Tapi apa yang terjadi di dalam negeri saat timnas melangkah ke final. Kebanggaan suporter terhadap timnas menjadi komoditas politik bagi para elit politik di tanah air. Mereka saling berebut tempat mencari keuntungan politik, saat suporter mengeluk-elukan tim kebanggannya.
Inilah, barangkali, dilema yang dihadapi Riedl. Ia tak kuasa menahan tarik-menarik kepentingan di antara pejabat negara dan para elit politik.
Euforia masyarakat terhadap timnas tak lebih dari sekedar proses politisasi. Di satu sisi, sulit mengingkari, ada berbagai fakta yang cukup mencemaskan hingga akhirnya timnas gagal memperoleh hasil maksimal dalam partai puncak kemarin.
Demi memenuhi hasrat petinggi partai politik, timnas dengan terpaksa menerima tawaran PSSI untuk mengunjungi rumah kediaman salah satu tokoh nasional, yang diikuti kunjungan ke sebuah pesantren di Jakarta. Belum lagi, para wartawan yang menumpang satu pesawat bersama pemain saat bertolak ke Malaysia.
Riedl merasa para pemain seperti kurang terlindungi dari kejaran para pencari berita, mulai dari pinggir lapangan, latihan, sampai di pesawat.
"Melihat cara timnas bermain, kekalahan ini akibat politisasi yang dilakukan pengurus PSSI yang terlalu menaruh harapan besar tanpa melihat kondisi yang sebenarnya," ungkap mantan pengurus PSSI Eddy Elison.
Pengurus PSSI yang dikomandoi Nurdin Halid terlena dengan kemenangan yang telah dicapai timnas dan mengklaim keberhasilan itu untuk menguntungkan PSSI.
Mereka sibuk membalikkan opini masyarakat terhadap lemahnya kinerja PSSI. Sehingga induk sepakbola tanah air itu banyak membuat acara ecek-ecek yang mengabaikan pembinaan mental pemain dan mengganggu konsentrasi pemain untuk mempersiapkan diri secara maksimal.
Para pemain Timnas belum memiliki mental baja untuk menghadapi laga final. Terlebih, pembinaan mental dan teknis menjadi titik lemah yang selama ini terjadi di PSSI.

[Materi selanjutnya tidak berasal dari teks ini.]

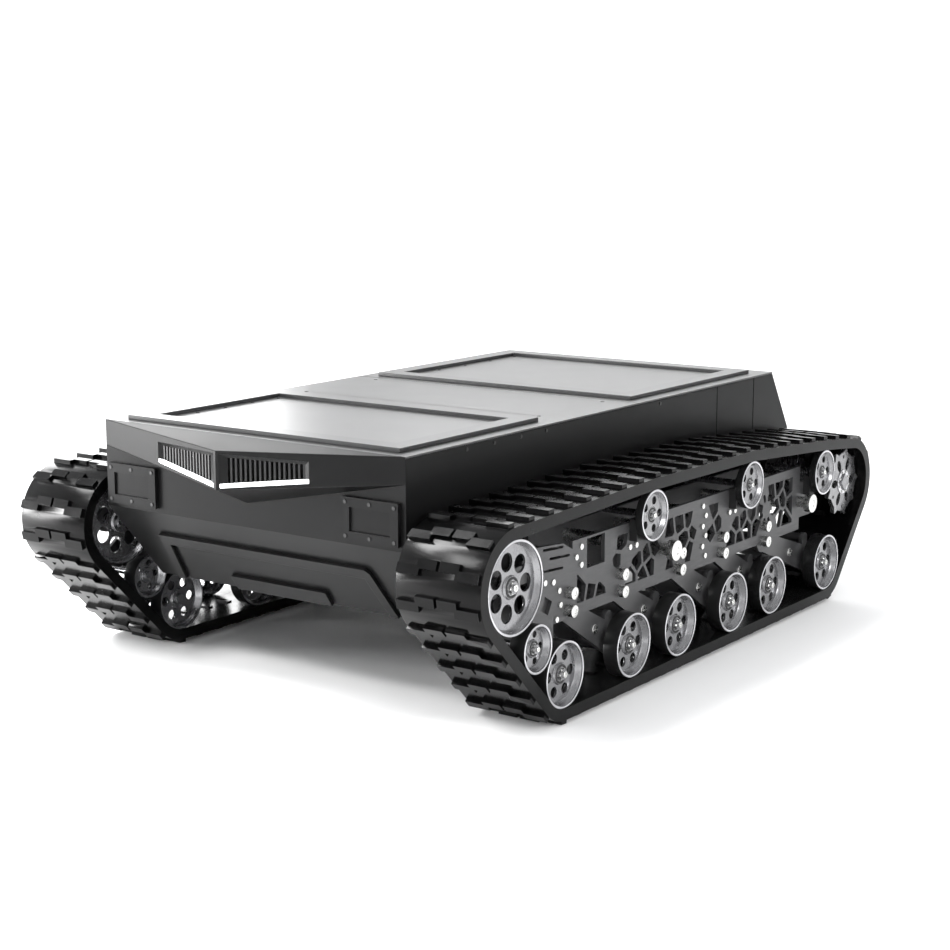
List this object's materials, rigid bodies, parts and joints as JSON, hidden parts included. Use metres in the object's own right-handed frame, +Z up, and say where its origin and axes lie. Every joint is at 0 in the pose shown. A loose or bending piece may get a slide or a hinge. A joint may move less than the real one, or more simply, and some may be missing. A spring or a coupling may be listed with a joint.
{
  "type": "tracked robot chassis",
  "caption": "Rubber-tracked robot chassis with a low armoured hull, sprung road wheels on swing arms, carrier rollers, idlers and rear drive sprockets.",
  "frame": {"origin": "on the ground under the middle of the machine", "axes": "+Z up, -Y forward (the nose), +X the robot's own left side"},
  "size_m": [1.132, 1.626, 0.5127],
  "materials": {
    "hull_paint": "satin black powder coat",
    "deck_paint": "satin dark grey powder coat",
    "panel_dark": "semi-gloss dark panel",
    "grille_black": "matte black",
    "light_white": "white diffuser",
    "anodised": "grey anodised",
    "arm_metal": "grey satin",
    "wheel_alloy": "turned aluminium",
    "zinc": "zinc plated",
    "belt_rubber": "black rubber",
    "black_steel": "black oxide",
    "battery_case": "matte"
  },
  "bodies": {
    "root": {"hull_tub": "hull_paint", "deck_plate": "deck_paint", "hatch_frames": "deck_paint", "hatch_panels": "panel_dark", "nose_cowl": "hull_paint", "front_grilles": "grille_black", "light_bars": "light_white", "access_covers": "hull_paint", "glacis_guard": "hull_paint", "left_outer_plate": "anodised", "right_outer_plate": "anodised", "inner_plates": "anodised", "nose_brackets": "arm_metal", "cross_tubes": "zinc", "tensioner_blocks": "black_steel", "roller_blocks": "black_steel", "frame_bolts": "zinc", "frame_mounts": "black_steel", "left_track_belt": "belt_rubber", "right_track_belt": "belt_rubber", "drive_gearmotors": "black_steel", "battery_pack": "battery_case", "controller_box": "anodised", "small_screws": "zinc"},
    "left_sprocket": {"left_drive_sprocket": "wheel_alloy"},
    "left_fork": {"left_idler_fork": "arm_metal"},
    "left_idler": {"left_idler_wheel": "wheel_alloy"},
    "left_nose": {"left_nose_roller": "wheel_alloy"},
    "left_carrier_1": {"left_carrier_roller_1": "wheel_alloy"},
    "left_carrier_2": {"left_carrier_roller_2": "wheel_alloy"},
    "left_carrier_3": {"left_carrier_roller_3": "wheel_alloy"},
    "left_wheel_1": {"left_road_wheel_1": "wheel_alloy"},
    "left_arm_2_body": {"left_arm_2": "arm_metal"},
    "left_wheel_2": {"left_road_wheel_2": "wheel_alloy"},
    "left_arm_3_body": {"left_arm_3": "arm_metal"},
    "left_wheel_3": {"left_road_wheel_3": "wheel_alloy"},
    "left_arm_4_body": {"left_arm_4": "arm_metal"},
    "left_wheel_4": {"left_road_wheel_4": "wheel_alloy"},
    "left_arm_5_body": {"left_arm_5": "arm_metal"},
    "left_wheel_5": {"left_road_wheel_5": "wheel_alloy"},
    "left_arm_6_body": {"left_arm_6": "arm_metal"},
    "left_wheel_6": {"left_road_wheel_6": "wheel_alloy"},
    "right_sprocket": {"right_drive_sprocket": "wheel_alloy"},
    "right_fork": {"right_idler_fork": "arm_metal"},
    "right_idler": {"right_idler_wheel": "wheel_alloy"},
    "right_nose": {"right_nose_roller": "wheel_alloy"},
    "right_carrier_1": {"right_carrier_roller_1": "wheel_alloy"},
    "right_carrier_2": {"right_carrier_roller_2": "wheel_alloy"},
    "right_carrier_3": {"right_carrier_roller_3": "wheel_alloy"},
    "right_wheel_1": {"right_road_wheel_1": "wheel_alloy"},
    "right_arm_2_body": {"right_arm_2": "arm_metal"},
    "right_wheel_2": {"right_road_wheel_2": "wheel_alloy"},
    "right_arm_3_body": {"right_arm_3": "arm_metal"},
    "right_wheel_3": {"right_road_wheel_3": "wheel_alloy"},
    "right_arm_4_body": {"right_arm_4": "arm_metal"},
    "right_wheel_4": {"right_road_wheel_4": "wheel_alloy"},
    "right_arm_5_body": {"right_arm_5": "arm_metal"},
    "right_wheel_5": {"right_road_wheel_5": "wheel_alloy"},
    "right_arm_6_body": {"right_arm_6": "arm_metal"},
    "right_wheel_6": {"right_road_wheel_6": "wheel_alloy"}
  },
  "joints": [
    {"name": "left_drive", "type": "hinge", "parent": "root", "child": "left_sprocket", "pos_m": [0.476, 0.702, 0.259], "axis": [1, 0, 0], "continuous": true},
    {"name": "left_tension", "type": "slide", "parent": "root", "child": "left_fork", "axis": [0, 1, 0], "range_m": [0, 0.012]},
    {"name": "left_idler_spin", "type": "hinge", "parent": "left_fork", "child": "left_idler", "pos_m": [0.476, -0.672, 0.2865], "axis": [1, 0, 0], "continuous": true},
    {"name": "left_nose_spin", "type": "hinge", "parent": "root", "child": "left_nose", "pos_m": [0.476, -0.601, 0.161], "axis": [1, 0, 0], "continuous": true},
    {"name": "left_carrier_1_spin", "type": "hinge", "parent": "root", "child": "left_carrier_1", "pos_m": [0.476, -0.197, 0.334], "axis": [1, 0, 0], "continuous": true},
    {"name": "left_carrier_2_spin", "type": "hinge", "parent": "root", "child": "left_carrier_2", "pos_m": [0.476, 0.208, 0.33], "axis": [1, 0, 0], "continuous": true},
    {"name": "left_carrier_3_spin", "type": "hinge", "parent": "root", "child": "left_carrier_3", "pos_m": [0.476, 0.56, 0.304], "axis": [1, 0, 0], "continuous": true},
    {"name": "left_wheel_1_spin", "type": "hinge", "parent": "root", "child": "left_wheel_1", "pos_m": [0.476, -0.512, 0.0935], "axis": [1, 0, 0], "continuous": true},
    {"name": "left_arm_2_swing", "type": "hinge", "parent": "root", "child": "left_arm_2_body", "pos_m": [0.476, -0.45, 0.195], "axis": [1, 0, 0], "range_deg": [0, 5], "stiffness_Nm_per_rad": 400, "springref_deg": -5.73},
    {"name": "left_wheel_2_spin", "type": "hinge", "parent": "left_arm_2_body", "child": "left_wheel_2", "pos_m": [0.476, -0.27, 0.0935], "axis": [1, 0, 0], "continuous": true},
    {"name": "left_arm_3_swing", "type": "hinge", "parent": "root", "child": "left_arm_3_body", "pos_m": [0.476, -0.269, 0.195], "axis": [1, 0, 0], "range_deg": [0, 5], "stiffness_Nm_per_rad": 400, "springref_deg": -5.73},
    {"name": "left_wheel_3_spin", "type": "hinge", "parent": "left_arm_3_body", "child": "left_wheel_3", "pos_m": [0.476, -0.089, 0.0935], "axis": [1, 0, 0], "continuous": true},
    {"name": "left_arm_4_swing", "type": "hinge", "parent": "root", "child": "left_arm_4_body", "pos_m": [0.476, -0.046, 0.195], "axis": [1, 0, 0], "range_deg": [0, 5], "stiffness_Nm_per_rad": 400, "springref_deg": -5.73},
    {"name": "left_wheel_4_spin", "type": "hinge", "parent": "left_arm_4_body", "child": "left_wheel_4", "pos_m": [0.476, 0.134, 0.0935], "axis": [1, 0, 0], "continuous": true},
    {"name": "left_arm_5_swing", "type": "hinge", "parent": "root", "child": "left_arm_5_body", "pos_m": [0.476, 0.135, 0.195], "axis": [1, 0, 0], "range_deg": [0, 5], "stiffness_Nm_per_rad": 400, "springref_deg": -5.73},
    {"name": "left_wheel_5_spin", "type": "hinge", "parent": "left_arm_5_body", "child": "left_wheel_5", "pos_m": [0.476, 0.315, 0.0935], "axis": [1, 0, 0], "continuous": true},
    {"name": "left_arm_6_swing", "type": "hinge", "parent": "root", "child": "left_arm_6_body", "pos_m": [0.476, 0.33, 0.184], "axis": [1, 0, 0], "range_deg": [0, 5], "stiffness_Nm_per_rad": 400, "springref_deg": -5.73},
    {"name": "left_wheel_6_spin", "type": "hinge", "parent": "left_arm_6_body", "child": "left_wheel_6", "pos_m": [0.476, 0.582, 0.0935], "axis": [1, 0, 0], "continuous": true},
    {"name": "right_drive", "type": "hinge", "parent": "root", "child": "right_sprocket", "pos_m": [-0.476, 0.702, 0.259], "axis": [1, 0, 0], "continuous": true},
    {"name": "right_tension", "type": "slide", "parent": "root", "child": "right_fork", "axis": [0, 1, 0], "range_m": [0, 0.012]},
    {"name": "right_idler_spin", "type": "hinge", "parent": "right_fork", "child": "right_idler", "pos_m": [-0.476, -0.672, 0.2865], "axis": [1, 0, 0], "continuous": true},
    {"name": "right_nose_spin", "type": "hinge", "parent": "root", "child": "right_nose", "pos_m": [-0.476, -0.601, 0.161], "axis": [1, 0, 0], "continuous": true},
    {"name": "right_carrier_1_spin", "type": "hinge", "parent": "root", "child": "right_carrier_1", "pos_m": [-0.476, -0.197, 0.334], "axis": [1, 0, 0], "continuous": true},
    {"name": "right_carrier_2_spin", "type": "hinge", "parent": "root", "child": "right_carrier_2", "pos_m": [-0.476, 0.208, 0.33], "axis": [1, 0, 0], "continuous": true},
    {"name": "right_carrier_3_spin", "type": "hinge", "parent": "root", "child": "right_carrier_3", "pos_m": [-0.476, 0.56, 0.304], "axis": [1, 0, 0], "continuous": true},
    {"name": "right_wheel_1_spin", "type": "hinge", "parent": "root", "child": "right_wheel_1", "pos_m": [-0.476, -0.512, 0.0935], "axis": [1, 0, 0], "continuous": true},
    {"name": "right_arm_2_swing", "type": "hinge", "parent": "root", "child": "right_arm_2_body", "pos_m": [-0.476, -0.45, 0.195], "axis": [1, 0, 0], "range_deg": [0, 5], "stiffness_Nm_per_rad": 400, "springref_deg": -5.73},
    {"name": "right_wheel_2_spin", "type": "hinge", "parent": "right_arm_2_body", "child": "right_wheel_2", "pos_m": [-0.476, -0.27, 0.0935], "axis": [1, 0, 0], "continuous": true},
    {"name": "right_arm_3_swing", "type": "hinge", "parent": "root", "child": "right_arm_3_body", "pos_m": [-0.476, -0.269, 0.195], "axis": [1, 0, 0], "range_deg": [0, 5], "stiffness_Nm_per_rad": 400, "springref_deg": -5.73},
    {"name": "right_wheel_3_spin", "type": "hinge", "parent": "right_arm_3_body", "child": "right_wheel_3", "pos_m": [-0.476, -0.089, 0.0935], "axis": [1, 0, 0], "continuous": true},
    {"name": "right_arm_4_swing", "type": "hinge", "parent": "root", "child": "right_arm_4_body", "pos_m": [-0.476, -0.046, 0.195], "axis": [1, 0, 0], "range_deg": [0, 5], "stiffness_Nm_per_rad": 400, "springref_deg": -5.73},
    {"name": "right_wheel_4_spin", "type": "hinge", "parent": "right_arm_4_body", "child": "right_wheel_4", "pos_m": [-0.476, 0.134, 0.0935], "axis": [1, 0, 0], "continuous": true},
    {"name": "right_arm_5_swing", "type": "hinge", "parent": "root", "child": "right_arm_5_body", "pos_m": [-0.476, 0.135, 0.195], "axis": [1, 0, 0], "range_deg": [0, 5], "stiffness_Nm_per_rad": 400, "springref_deg": -5.73},
    {"name": "right_wheel_5_spin", "type": "hinge", "parent": "right_arm_5_body", "child": "right_wheel_5", "pos_m": [-0.476, 0.315, 0.0935], "axis": [1, 0, 0], "continuous": true},
    {"name": "right_arm_6_swing", "type": "hinge", "parent": "root", "child": "right_arm_6_body", "pos_m": [-0.476, 0.33, 0.184], "axis": [1, 0, 0], "range_deg": [0, 5], "stiffness_Nm_per_rad": 400, "springref_deg": -5.73},
    {"name": "right_wheel_6_spin", "type": "hinge", "parent": "right_arm_6_body", "child": "right_wheel_6", "pos_m": [-0.476, 0.582, 0.0935], "axis": [1, 0, 0], "continuous": true}
  ],
  "couplings": [
    {"joint": "left_idler_spin", "follows": "left_drive", "ratio": 0.93567},
    {"joint": "left_nose_spin", "follows": "left_drive", "ratio": 1.7582},
    {"joint": "left_carrier_1_spin", "follows": "left_drive", "ratio": 1.5842},
    {"joint": "left_carrier_2_spin", "follows": "left_drive", "ratio": 1.5842},
    {"joint": "left_carrier_3_spin", "follows": "left_drive", "ratio": 1.5842},
    {"joint": "left_wheel_1_spin", "follows": "left_drive", "ratio": 1.2698},
    {"joint": "left_wheel_2_spin", "follows": "left_drive", "ratio": 1.2698},
    {"joint": "left_wheel_3_spin", "follows": "left_drive", "ratio": 1.2698},
    {"joint": "left_wheel_4_spin", "follows": "left_drive", "ratio": 1.2698},
    {"joint": "left_wheel_5_spin", "follows": "left_drive", "ratio": 1.2698},
    {"joint": "left_wheel_6_spin", "follows": "left_drive", "ratio": 1.2698},
    {"joint": "right_idler_spin", "follows": "right_drive", "ratio": 0.93567},
    {"joint": "right_nose_spin", "follows": "right_drive", "ratio": 1.7582},
    {"joint": "right_carrier_1_spin", "follows": "right_drive", "ratio": 1.5842},
    {"joint": "right_carrier_2_spin", "follows": "right_drive", "ratio": 1.5842},
    {"joint": "right_carrier_3_spin", "follows": "right_drive", "ratio": 1.5842},
    {"joint": "right_wheel_1_spin", "follows": "right_drive", "ratio": 1.2698},
    {"joint": "right_wheel_2_spin", "follows": "right_drive", "ratio": 1.2698},
    {"joint": "right_wheel_3_spin", "follows": "right_drive", "ratio": 1.2698},
    {"joint": "right_wheel_4_spin", "follows": "right_drive", "ratio": 1.2698},
    {"joint": "right_wheel_5_spin", "follows": "right_drive", "ratio": 1.2698},
    {"joint": "right_wheel_6_spin", "follows": "right_drive", "ratio": 1.2698}
  ]
}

"Pemain tidak perlu dibawa-bawa menghadiri berbagai macam acara, terpenting adalah bagaimana menyiapkan mental mereka. Baru saja mendapatkan kerikil kecil oleh gangguan sinar laser kok seperti sudah tidak berdaya," ujarnya.
Keseluruhan fakta ini menjadi ironi saat PSSI menyebut sumber dana yang selama ini menghidupi induk sepakbola Indonesia itu. Di satu sisi, Nurdin Halid mengklaim skuad timnas yang ada sekarang hasil dari kompetisi Liga Super Indonesia yang dikelola PSSI sejak beberapa tahun lalu. Padahal, faktanya tidak sepenuhnya seperti itu.

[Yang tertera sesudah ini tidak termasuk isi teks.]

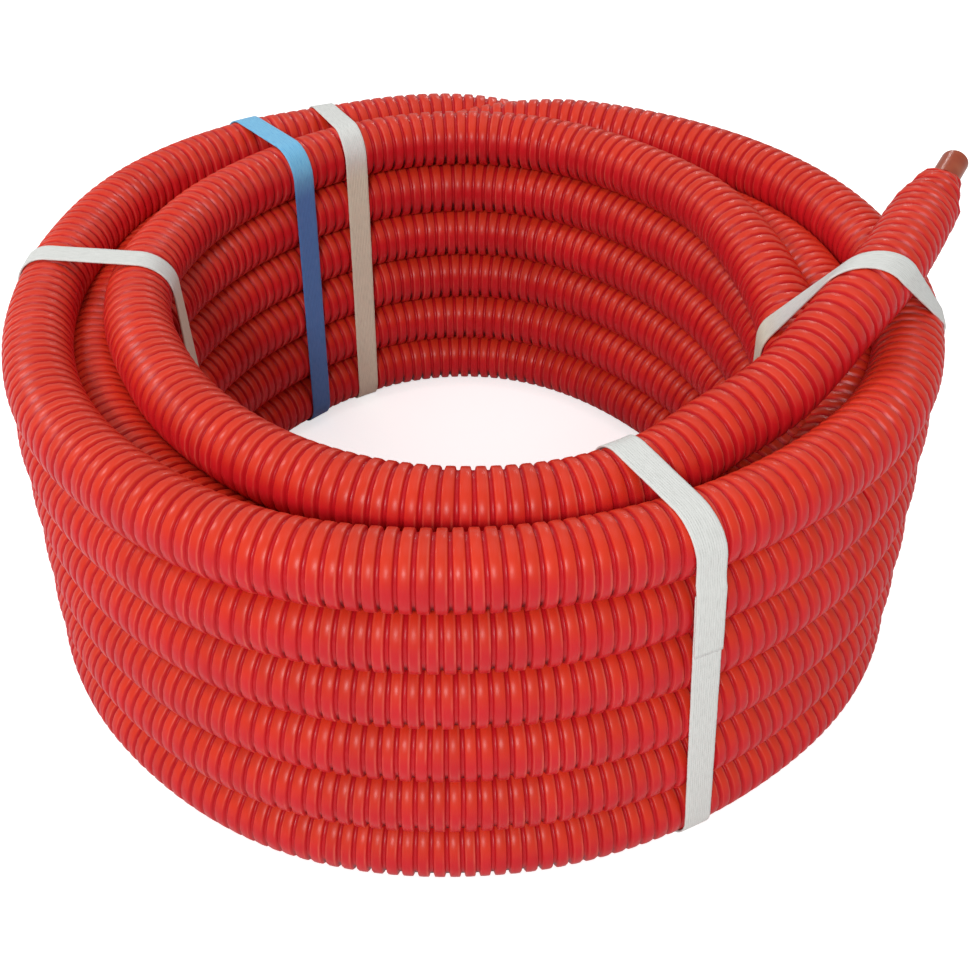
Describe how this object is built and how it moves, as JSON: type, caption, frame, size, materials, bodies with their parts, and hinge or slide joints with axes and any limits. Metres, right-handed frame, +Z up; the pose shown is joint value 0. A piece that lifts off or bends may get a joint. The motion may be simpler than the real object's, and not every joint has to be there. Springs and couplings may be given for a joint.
{
  "type": "coil of sheathed pex pipe",
  "caption": "Flat-lying coil of PEX pipe in a red corrugated sheath, held by woven straps, with its free end showing the bare pipe.",
  "frame": {"origin": "on the coil's axis, on the floor that the straps' undersides rest on", "axes": "+Z up along the coil's axis; the free end climbs at +X and points between +X and +Y"},
  "size_m": [0.4181, 0.392, 0.2015],
  "materials": {
    "red_sheath": "satin corrugated plastic",
    "pex": "smooth brown-red plastic",
    "white_strap": "woven polyester strap",
    "blue_strap": "woven polyester strap"
  },
  "bodies": {
    "root": {"corrugated_sheath": "red_sheath", "pex_pipe": "pex", "strap_left": "white_strap", "strap_blue": "blue_strap", "strap_back": "white_strap", "strap_right": "white_strap", "strap_front": "white_strap"}
  },
  "joints": []
}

Di sisi lainnya, peranan media elektronik (televisi) yang terlalu mengeksploitir para pemain semakin membuat runyam permainan timnas. Padahal skuad timnas belum teruji, sebab kemenangan besar yang diperoleh di babak penyisihan belum menjadi ukuran kekuatan timnas yang sesungguhnya.
Dalam keseluruhan persoalan ini, sistem pembinaan PSSI sudah layak dirombak total. "Saya kira sudah saatnya Nurdin Halid meletakkan jabatannya karena secara fundamental benar-benar sudah gagal dalam memajukan sepakbola di tanah air," tuturnya.
Lepas dari segala hal di atas, politisasi terhadap sepakbola sudah harus disingkirkan demi dan untuk kemajuan sepakbola Indonesia. Kita mafhum betul, ada kepentingan politik tengah bermain untuk memperlihatkan mereka berperan besar dalam kemajuan sepakbola. Aroma politisasi sulit untuk diingkari.
Dan kita bisa menggunakan momentum ini untuk menuntut PSSI, para elit politik dan pejabat negara menapikkan kepentingan pribadi terhadap persepakbolaan nasional. Sebab, hanya ada dua aspek yang cukup menentukan demi kemajuan spekbola Indonesia, konsentrasi dan konsistensi membina sepakbola.